My advice? Do your homework. Make sure you have done all of your due dillegence. Throughly investigate what is it exactly and where you are buying it.

Did I just basically say the same thing three times? YES.

The internet is a wonderful tool. You can find out alot about a place by reading it's regional newspaper online, for example. Check out all the houses in the area that are for sale. Check out ones that were for sale. Check out the past sales in the area. All this information is available online.

Call the realestate agents and have a chin-wag. Most regional real-estate agents are happy to talk for ages as long as they are not paying the phone bill. They kind of like the novelty of someone calling for out of state, I think. Ask them questions about their town. Why they think it would be a good place to invest. Compare this to what the newspapers are saying for a good balance.

Play "guess how much" with new properties that come onto the web that are located in that town. Get somebody to print out the ad from and hide the asking price. Get good at spotting bargains.

When you feel comfortable about the Town, go and visit when you see a bargain on the web. Undoubtedly there will be other properties for sale at the same time that are not on the web. Hire a car and do a tour, it you haven't driven yourself there.

If you don't enjoy "the hunt" for the sake of it, maybe buying interstate isn't so much for you. It's always alot more work that buying in a place you know about, that's in your backyard.

I get a kick out of it, which is one of the reasons I do it.

Best of luck,

This is my own experience.

When I first started wrapping, I was looking to wrap in Kempsey adopting John Burley's method ---> buy the property first and advertise for a buyer later.

The rental yield of the property was 14%, I was told by the selling agent. (just in case I can't find a buyer, I need to know that the property is still cashflow positive.) I thought the yield sounds great! And I went on and asked him how much they charge for property management, he told me 13.5%. (I think coz he knows I am not local and it's not possible for me to go up there to deal with things.)
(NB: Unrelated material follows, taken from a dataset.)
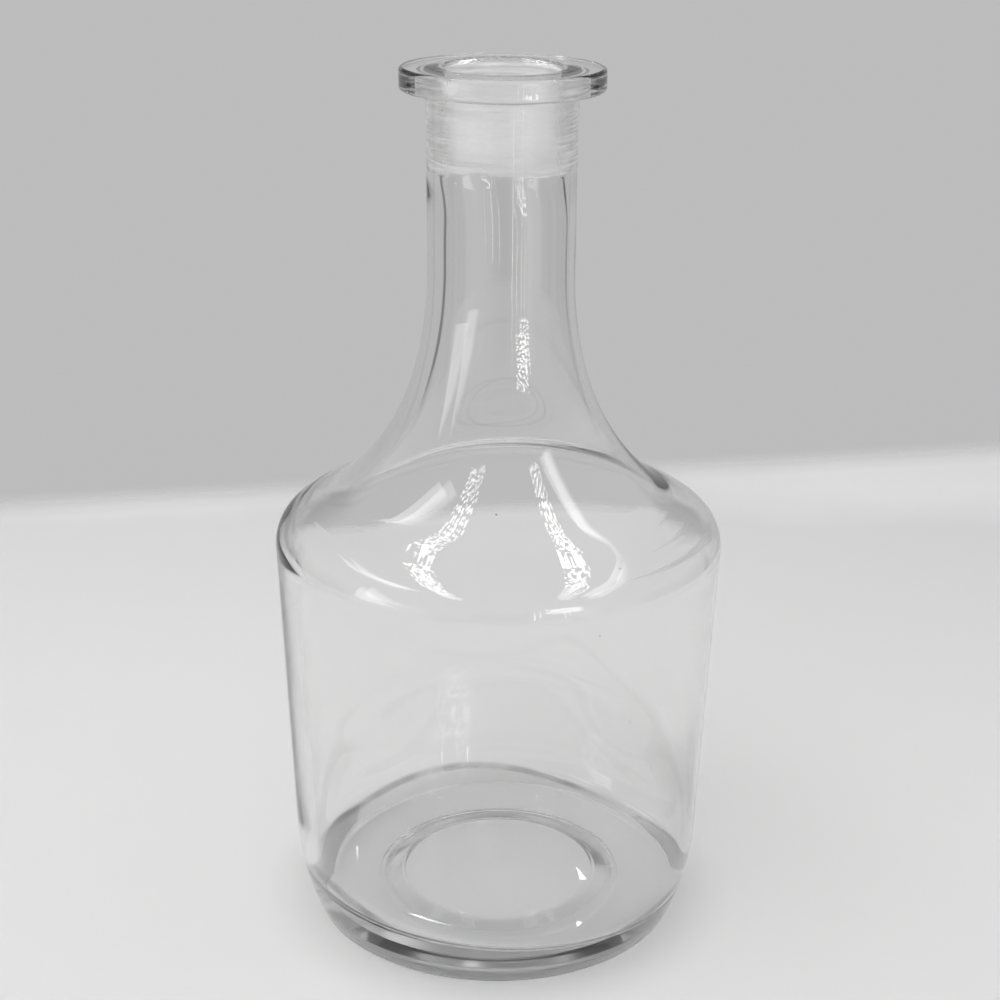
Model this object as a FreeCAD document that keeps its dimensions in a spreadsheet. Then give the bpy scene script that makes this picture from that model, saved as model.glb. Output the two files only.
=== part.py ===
"""Bottle vase: one blown glass bottle with a ground neck, a sloping shoulder and a pushed-up foot.

The bottle is a single piece of glass. Its outside is turned from one outline, then the
cavity and the ground socket in the neck are cut out of it. Lengths are millimetres and
angles degrees. The origin is the centre of the foot, and +Z is the bottle's own axis.
"""
import FreeCAD, Part
import math
import os

import Sketcher

NODE = "glass_bottle"

# Driving sizes: name, value, meaning
SIZES = [
    ("body_diameter", 133.8, "widest glass, at the corner of the shoulder"),
    ("body_height", 119.8, "table to the widest glass"),
    ("wall_lean", 2.5, "lean of the body wall, which narrows towards the foot"),
    ("body_wall", 3.2, "glass thickness of the body and the shoulder"),
    ("corner_radius", 11.2, "lower and tighter part of the shoulder corner"),
    ("corner_turn", 54.0, "turn of that lower part"),
    ("dome_radius", 30.0, "upper and flatter part of the shoulder corner"),
    ("shoulder_slope", 27.0, "slope of the shoulder from level"),
    ("break_rise", 15.2, "widest glass to the break between shoulder and flare"),
    ("break_radius", 24.0, "hollow of the break"),
    ("break_turn", 15.0, "turn of the break"),
    ("flare_height", 66.4, "break to the straight neck"),
    ("flare_top_turn", 16.0, "turn of the upper of the two arcs of the flare"),
    ("neck_diameter", 42.8, "outside of the neck"),
    ("neck_length", 58.6, "top of the flare to the top of the lip"),
    ("neck_wall", 3.9, "glass thickness of the neck"),
    ("neck_top_radius", 136.0, "arc by which the neck widens under the lip"),
    ("neck_top_turn", 4.6, "turn of that arc"),
    ("lip_diameter", 58.2, "outside of the lip"),
    ("lip_thickness", 6.4, "lip from top to underside"),
    ("lip_edge_bevel", 0.9, "softened upper and lower edge of the lip"),
    ("lip_fillet_radius", 2.4, "fillet between neck and lip"),
    ("socket_diameter", 32.4, "ground socket that a stopper seats in"),
    ("socket_depth", 28.0, "top of the lip to the foot of the ground socket"),
    ("socket_ledge_slope", 50.0, "slope of the ledge where the ground socket ends"),
    ("mouth_bevel", 1.0, "polished bevel round the mouth"),
    ("heel_radius", 69.0, "long curve from the wall to the foot"),
    ("heel_turn", 22.4, "turn of that curve"),
    ("foot_bevel", 1.1, "softened outer edge of the foot, along its slope"),
    ("push_up_diameter", 76.0, "inner edge of the ring that the bottle stands on"),
    ("push_up_height", 3.4, "ceiling of the push-up above the table"),
    ("push_up_slope", 28.0, "slope of the sides of the push-up from level"),
    ("floor_height", 10.6, "table to the inside floor"),
    ("inner_heel_radius", 7.2, "hollow between the floor and the inside wall"),
    ("cut_overrun", 2.0, "how far a cut runs out into the air"),
]
size = {name: value for name, value, meaning in SIZES}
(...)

But remember on top of your property management fees, there is also maintenance, council rate and water rate. When you plug all these numbers into your equation, the yield is not really that great!
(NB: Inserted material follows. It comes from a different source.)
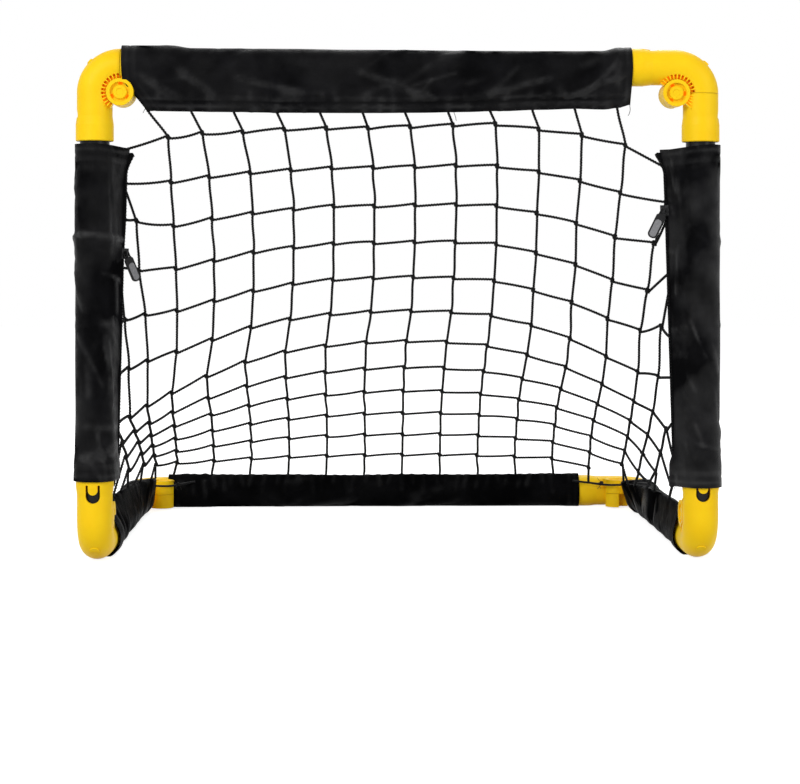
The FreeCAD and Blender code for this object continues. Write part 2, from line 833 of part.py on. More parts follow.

Another property I have in Albury, the gross return is 12% but after rates, property management fees (8%) and maintenance, it's breaks even. After tax, it will be positive. but if I lose my job, I definitely can't live on it!
Hi Kev,

I have several properties in Brisbane (mainly in the Logan area).
I agree that it is going up, but keep in mind that it already started to have a run and the best deals gone. It does not mean
that you can't find properties which is worth to buy (to me it means they are cash flow positive and ALSO have capital gains prospect), but you have to look harder.
Best thing is to go up and have a feel for it. Do it during the week as on Saturday several agents closing early. You will also have a very good feeling about the infrastructure and if you talk to several agents, also about growth prospects. from my personal experience the market in the Logan area has moved between 20 and 50 percent (upwards) over the past 12 months. I also have interest in Kedron (norther suburb 6 kms from city) which had a capital growth about 35% over 15 months.
You can do remote renos (you need good tradesman and not the cheapest option, but works), excellent property / on-site manager. Keep also in mind council and body corp rates.
It is getting harder to find good and cheap properties, but rents and values increasing quite rapidly. Just as an example one of my 2 bedder townhouse which I bought (actually settled in late June on it) for 41K with $90 rent, has gone up by 20% in value and the rent will be increased to $110 in November. This was a very good buy and these ones gone (cheapest is around 50K+).
Might worth to have a look at houses (no body corp) with reno / later subdivision potential. They also had a run, but there are still some reasonable priced ones around.

Good luck with you hunting. In Brissie most likely will make more cap gain than in the big smokes in the next 12 months.

Hi Kev

When buying interstate I like to do as much research as possible prior to flying there. So before I have arrived I know typcial rental yields, the sought after locations and have built up relationships with some locals agents and property managers.

I have always found local agents to be extremely helpful as well as the Real Estate Institute for the state - they are a great source of articles and stats.

In my case I have identified properties I am intersted in prior to travel and I like to get a local investor to check them out and give me a local perspective and if all still looks good I begin to negotiate before I travel.

So when I arrive the location feels familiar even if I have never ben there before and as long as the property has no nasty surprises I am ready to buy. The trip itself would normally take a few days and i prefer it to be during week days as agents have more time.

I find that the best thing about locating property in a non local area ( over the net or phone ) is that is that I find it far easier to focus purely on the numbers and I do not hold local prejudices that might blind those who live nearby to the opportunities right under their noses!

Let us know how your go!
Hi kev,

Interstate ! That's not so bad, my first IP purchase is in Melbourne but I'm living in Japan. I believe there are several others in this forum who buy without even seeing the property.

Being my first I used a buyers agent, this takes a lot of the stress out of the situation. However you should still do as much research as possible, the internet is a godsend in this respect. Then of course there's this unbelievable forum !

Even if the purchase was to be in your own city, you'd still need to do almost the same amount of research. So don't fret, you'll be right.